Based on the general principle of interaction between waxy and translucent layers, similar devices varied in design and were produced by different companies over the world. Sigmund Freud described such Wunderblock, comparing it to "the structure of the perceptive apparatus of the mind" in his 1924 "Note on the Mystic Writing-Pad" (later mentioned by Jacques Derrida in Writing and Difference). The devices of this kind were also known as Iki-piirto in Finland, Printator in Great Britain, Super Slate.

==History==
The Magic Slate was invented in 1923 by R. A. Watkins, born c. 1888 in Baraboo, Wisconsin. It was originally intended to be used as a paper saver on the factory floor of a corset factory where Watkins worked in Aurora, Illinois. He made it out of a wax board and pieces of plastic, which enabled it to be used as a reusable timesheet. But when he showed it to his children, he saw the potential for it to be used as a toy. Watkins went into partnership in the 1920s with the Strathmore Company, a printer in Aurora. "Magic Slate" was registered as a trademark, and Watkins-Strathmore began production of the toy.

The toy "was an enormous success", and in the 1950s it attracted the attention of media companies like The Walt Disney Company. They licensed production of the toy with its frame decorated with pictures of comic book heroes, such as Batman and The Hulk, Disney characters, such as Mickey Mouse and Bambi, and popular stars from TV shows and films. Magic Slates went on to be more than just a child's toy. They were also used as erasable message boards and communication devices for people unable to speak, particularly in hospitals.

The Watkins-Strathmore partnership was taken over by Western Publishing in Racine, Wisconsin, in 1958, which continued manufacturing the toy in Aurora, and later in Fayetteville, North Carolina. In 1996 Western Publishing was renamed Golden Books Family Entertainment, which continued to produce Magic Slates until it was purchased by DIC Entertainment in 2001. However, DIC would pass off the purchase due to high costs and instead Golden Books was eventually acquired jointly by Classic Media and Random House in a bankruptcy auction.

===Counterespionage===
In the 1950s the Magic Slate was used by US Embassy staff in Moscow to thwart attempts by the Soviets to intercept their communications. Jeremy Duns stated in his 2013 book Dead Drop: The True Story of Oleg Penkovsky and the Cold War's Most Dangerous Operation:
In 1952, an electronic sweep of the American ambassador's residence had revealed that a wooden replica of the Great Seal of the United States that had been a gift from a Soviet youth group at the end of the war contained a listening device. As a result, the Americans were convinced that microphones were hidden throughout the embassy, and some staff had taken to communicating with each other by writing on children's Magic Slate doodle pads, which they would wipe clean after each message so that no trace of sensitive conversations remained.
Magic Slates were freely available and cheap and enabled the embassy staff to exchange messages silently without leaving any trace of their communications.
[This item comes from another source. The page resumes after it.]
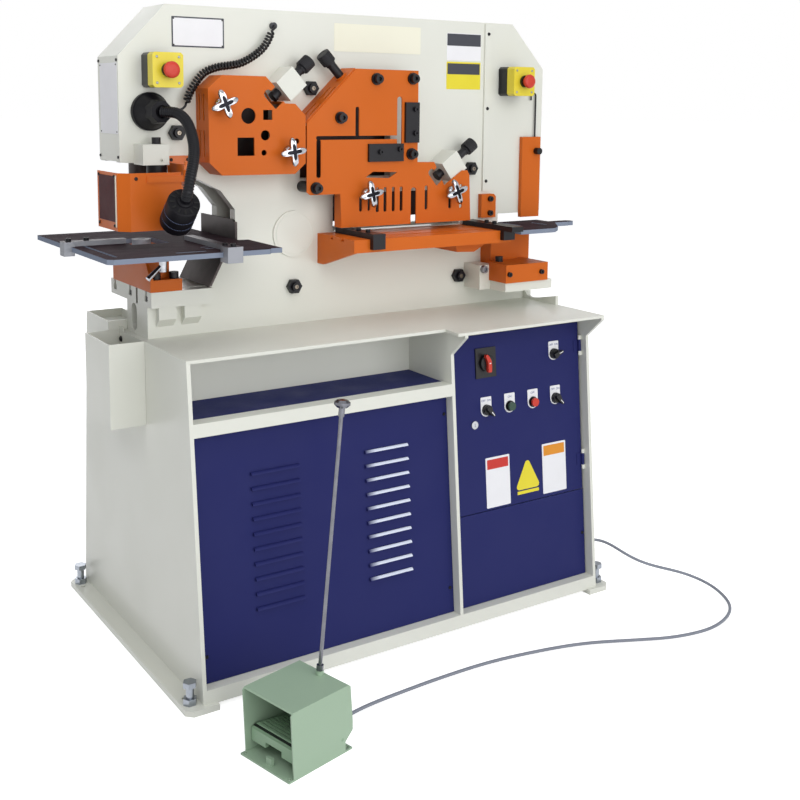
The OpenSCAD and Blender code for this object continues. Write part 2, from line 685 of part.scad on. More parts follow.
// The raked wall climbs from the outline's last point; the hold-down sits this far along it
wall_turn = atan2(143, 149);
wall_foot = [-192, work_z + 299];
boss_along = 172;
angle_down = wall_foot + boss_along * [cos(wall_turn), sin(wall_turn)];
module angle_guard() color(orange) {
    difference() {
        toward_front(guard_y + guard_t, guard_t) difference() {
            polygon(angle_outline);
            for (s = angle_screws) translate(s) circle(7.5);
            for (s = guide_screws) translate(s) circle(4);
            for (k = shear_knobs) translate(k) circle(knob_shaft + 0.05);
            slot([-39, work_z + 261], [-39, work_z + 336], 6);
            slot([-160, work_z + 260], [87, work_z + 260], 5);
            slot([-157, work_z + 162], [-157, work_z + 250], 7);
            slot([96, work_z + 246], [96, work_z + 362], 8);
            polygon([[-12, work_z + 153], [11, work_z + 168], [91, work_z + 165], [64, work_z + 149]]);
            slot([-27, work_z + 66], [-27, work_z + 98], 5);
            slot([-1, work_z + 66], [-1, work_z + 97], 4);
            for (x = [26, 51, 78, 104, 188, 308]) slot([x, work_z + 62], [x, work_z + 120], 5);
            slot([270, work_z + 62], [270, work_z + 88], 5);
            slot([145, work_z], [145, work_z + 112], 9);
            // Notch for the bar hold-down
            translate([206, work_z + 160]) circle(11);
            polygon([[198, work_z + 153], [224, work_z + 122], [276, work_z + 168],
                [250, work_z + 199]]);
        }
    }
    // Raked wall back to the frame with its slots and the boss of the hold-down
    translate([wall_foot[0], face, wall_foot[1]]) rotate([0, -wall_turn, 0]) difference() {
        union() {
            translate([0, guard_y + guard_t + weld_gap - face, 0])
                cube([206, face - guard_y - guard_t - weld_gap, 3]);
            translate([boss_along, hold_y - face, 2]) cylinder(h = 5, r = 17);
        }
        for (x = [28, 88], y = [-64, -38]) translate([x, y, -1]) cube([44, 8, 5]);
        translate([boss_along, hold_y - face, -1]) cylinder(h = 30, r = 12.06);
    }
    // Return flange at the lower left
    block([-89, guard_y + guard_t + weld_gap, work_z + shear_gap], [-86, guard_y + 34, work_z + 109]);
}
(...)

In the mid-1980s the Magic Slate was used once again in Moscow when the Soviets were caught bugging the US Embassy. Senators and aides visiting Moscow came equipped with slates. Newspaper reports of the Magic Slate's role in the US Embassy were a windfall for Western Publishing, and they increased production of the toy. They also shipped several thousand Magic Slates to the US State Department. In a covering letter to then President Reagan, Secretary of State George Shultz and the Director of Central Intelligence, the publisher wrote: "We are not often called upon to serve our country's defense, so we are pleased at the prospect of making a contribution." The units were returned unused with thanks as the US Embassy surveillance problem had been resolved.

==In popular culture==
Magic Slates are used in the TV show, Evil, episode "S Is for Silence" (2021). It takes place in a monastery where the monks and nuns observe a vow of silence and communicate with each other using Magic Slates decorated with colorful cartoon characters. A Woody Woodpecker Super Slate features in "Endure and Survive" (2023), an episode of the TV show, The Last of Us. In it, a deaf boy uses a slate to communicate with others.